Directive: Look through the material below, count the lines containing the word "this", and state only the count.

Dataset excerpt:
....
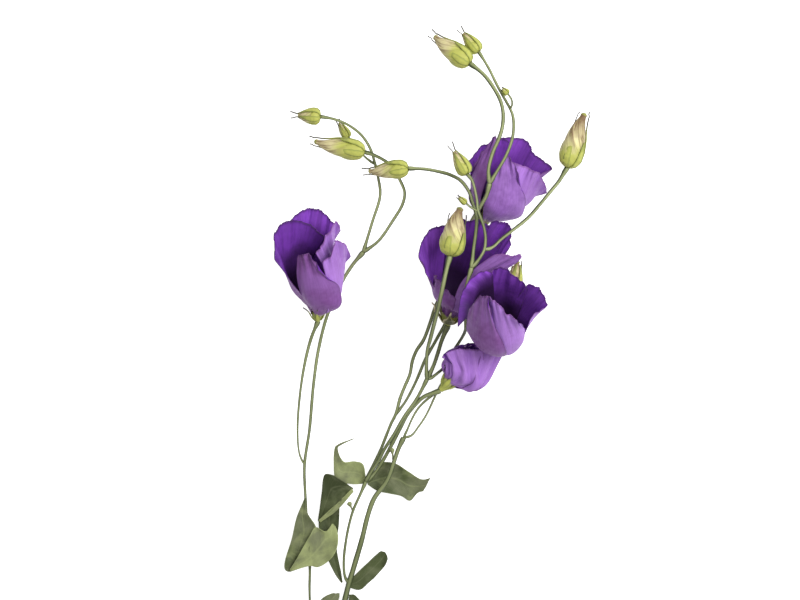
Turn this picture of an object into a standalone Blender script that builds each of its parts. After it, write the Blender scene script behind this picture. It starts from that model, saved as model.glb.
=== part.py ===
"""Lisianthus spray: a cut, branched stem with five open flowers, twelve buds and eight leaves.

The spray lies on a table at Z = 0, with its cut end at -Y. Lengths below are in millimetres.
"""

import math

import bpy
from mathutils import Vector

MM = 0.001
CENTRE = Vector((17.45, 125.11, 0.0))   # plan point of the spray that becomes the origin

# Sheets
PETAL_THICK = 0.8
LEAF_THICK = 0.8
PETAL_CELLS = (6, 6)      # across, along
LEAF_CELLS = (4, 8)
INTEGRATION_STEPS = 4     # finer steps of a petal's meridian in each cell

# Rods
TUBE_STEP = 9.0           # mm between the rings of a stem
CURVE_SUBSTEPS = 10       # points that a smooth curve has between two of its own

# Petal form, shared by every flower
CLAW_RADIUS = 4.3         # where the petals leave the calyx
CLAW_WIDTH = 0.10         # of the full width
WIDEST_AT = 0.72          # of the length
LIP_DROP = 0.20           # how much shorter a petal is at its side edges
LIP_POWER = 2.6
OVERLAP_STEP = 1.6        # a petal's right edge stands this far out, and its left edge this far in
OVERLAP_FROM = 0.14       # share of the length where that step is reached
BASE_ANGLE = 78.0         # slope of the cup where it leaves the calyx, from the flower's axis
WALL_ANGLE = 2.0
PETALS = 5

# Bud outline: place along the bud, and radius as a share of the bud's own
BUD_OUTLINE = ((0.0, 0.42), (0.06, 0.75), (0.20, 1.0), (0.42, 0.97), (0.64, 0.72), (0.84, 0.36), (1.0, 0.1))
# Calyx, ovary, style and stigma: millimetres past the petals' claws, and radius
PISTIL_OUTLINE = ((-7.0, 1.3), (-3.0, 3.0), (0.0, 3.2), (8.0, 2.9), (14.0, 1.0), (22.0, 0.9), (25.0, 2.0),
                  (27.0, 1.2))

COLOURS = {
    "petal": (0.14, 0.04, 0.26, 1.0),
    "stem": (0.24, 0.28, 0.14, 1.0),
    "bud": (0.62, 0.66, 0.22, 1.0),
    "leaf": (0.11, 0.14, 0.06, 1.0),
}


def plan(points):
    """Points in millimetres, moved so that the spray's centre is the origin."""
    return [Vector(p) - CENTRE for p in points]


def smooth(points, values):
    """A smooth curve through the points, with a value (such as a radius) carried along it."""
    ends = [points[0] * 2 - points[1]] + points + [points[-1] * 2 - points[-2]]
    out = []
    for i in range(1, len(ends) - 2):
        a, b, c, d = ends[i - 1:i + 3]
        for k in range(CURVE_SUBSTEPS):
            t = k / CURVE_SUBSTEPS
            p = 0.5 * ((2 * b) + (c - a) * t + (2 * a - 5 * b + 4 * c - d) * t ** 2
                       + (3 * b - a - 3 * c + d) * t ** 3)
            out.append((p, values[i - 1] + (values[i] - values[i - 1]) * t))
    out.append((points[-1], values[-1]))
    return out


def lengths(curve):
    """Distance along the curve to each of its points."""
    total = [0.0]
    for (a, _), (b, _) in zip(curve, curve[1:]):
        total.append(total[-1] + (b - a).length)
    return total


def at(curve, along, s):
    """Point and value at the distance s along a curve."""
    for i in range(1, len(along)):
        if s <= along[i] or i == len(along) - 1:
            t = min(1.0, max(0.0, (s - along[i - 1]) / max(1e-9, along[i] - along[i - 1])))
            (a, ra), (b, rb) = curve[i - 1], curve[i]
            return a.lerp(b, t), ra + (rb - ra) * t
    return curve[0]


def material(name, kind):
    """A plain Principled material for one sub-part."""
    mat = bpy.data.materials.new(name)
    mat.use_nodes = True
    shader = mat.node_tree.nodes["Principled BSDF"]
    shader.inputs["Base Color"].default_value = COLOURS[kind]
    shader.inputs["Roughness"].default_value = 0.6
    shader.inputs["Metallic"].default_value = 0.0
    return mat


def rod(name, rings, kind):
    """A closed round rod through (point, radius) rings."""
    curve = bpy.data.curves.new(name, "CURVE")
    curve.dimensions = "3D"
    curve.bevel_depth = MM
    curve.bevel_resolution = 2
    curve.use_fill_caps = True
    spline = curve.splines.new("POLY")
    spline.points.add(len(rings) - 1)
    for point, (place, radius) in zip(spline.points, rings):
        point.co = (*(place * MM), 1.0)
        point.radius = radius
    obj = bpy.data.objects.new(name, curve)
    bpy.context.collection.objects.link(obj)
    curve.materials.append(material(name, kind))
    return obj


def stalk_rings(route, radii, start=0.0, stop=None):
    """Evenly spaced rings along a stem, from start to stop."""
    curve = smooth(plan(route), radii)
    along = lengths(curve)
    stop = along[-1] if stop is None else stop
    count = max(2, round((stop - start) / TUBE_STEP))
    return [at(curve, along, start + (stop - start) * i / count) for i in range(count + 1)]


def spread(first, last, count):
    """Evenly changing radii for a route of count points."""
    return [first + (last - first) * i / (count - 1) for i in range(count)]


def stem(name, route, first, last, gap=0.0):
    """A stem whose radius runs from first to last; gap is left free at its start."""
    return rod(name, stalk_rings(route, spread(first, last, len(route)), gap), "stem")


def bud(name, route, tip, first, last, radius, gap):
    """A bud on its stalk. The route ends at the bud's base."""
    rings = stalk_rings(route, spread(first, last, len(route)), gap)
    base = rings[-1][0]
    axis = plan([tip])[0] - base
    rings = rings[:-1] + [(base + axis * t, max(0.25, radius * share)) for t, share in BUD_OUTLINE]
    return rod(name, rings, "bud")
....
Response: 2